A "verdict" is not the verdict of a dissenting juror, and such juror would not be estopped, at the time and under the disclosed circumstances in this case, from stating the fact after the filing of the verdict upon such misunderstanding, unless the passive conduct and acquiescence of the juror estops him. I do not believe, from the circumstances in this case it would have that effect. No request was made by either party that the jurors be returned and directed to further deliberate. The jurors having separated after agreeing to the verdict, and thereafter reporting to the court, it is doubtful whether such a request would have borne any fruit; the objection being of substance and not of form. See Humphries v. Dist. of Col., 174 U.S. 190, 19 S. Ct. 637, 43 L. Ed. 944; Wright v. Wright, 114 Iowa 748, 87 N.W. 709, 55 L.R.A. 261, and authorities above cited.
I think the motion for a new trial, upon the ground of the failure of the jury to agree, must be granted. Upon all other grounds urged it is denied. A formal order may be presented.
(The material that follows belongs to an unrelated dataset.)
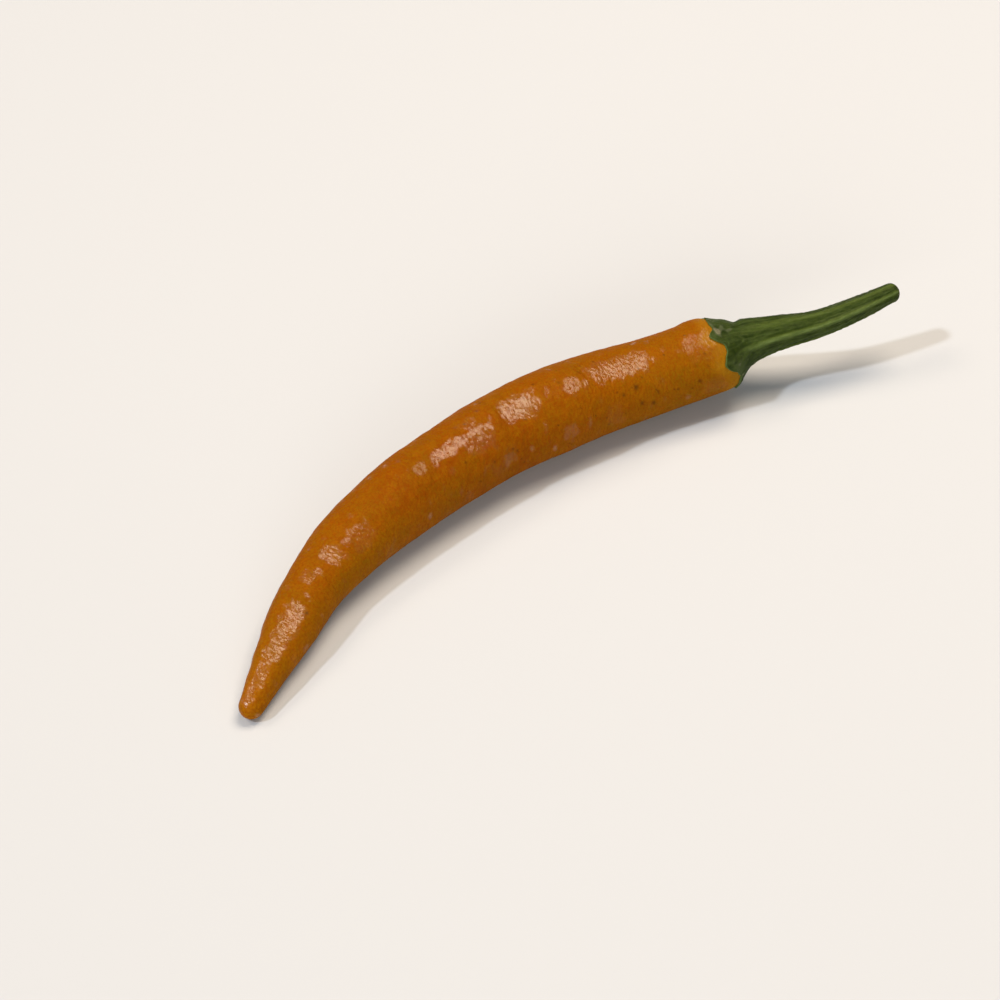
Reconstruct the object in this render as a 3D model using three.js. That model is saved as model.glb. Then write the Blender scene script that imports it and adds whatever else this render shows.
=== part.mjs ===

Other authorities cited and examined: Clark v. Read, 5 N.J. Law, 560; Henderson v. State, 12 Tex. 531; Moss v. State, 152 Ala. 30, 44 So. 598; Bowen v. Bowen, 74 Ind. 470; Grimes Dry Goods Co. v. Malcolm, 164 U.S. 483, 17 S. Ct. 158, 41 L. Ed. 524; Warner v. R. Co., 52 N.Y. 437, 11 Am. Rep. 724; Rigg v. Cook, 4 Gilm. (Ill.) 336, 46 Am. Dec. 462; Martin v. Morelock, 32 Ill. 485; Stewart v. People, 23 Mich. 63, 9 Am. Rep. 78; Bishop v. Mugler, 33 Kan. 145, 5 P. 756; Rigg v. Bias, 44 Kan. 148, 24 P. 56; Owens v. Southern R. Co., 123 N.C. 183, 31 S.E. 383, 68 Am. St. Rep. 821; Proffatt, Jury Trials, § 449.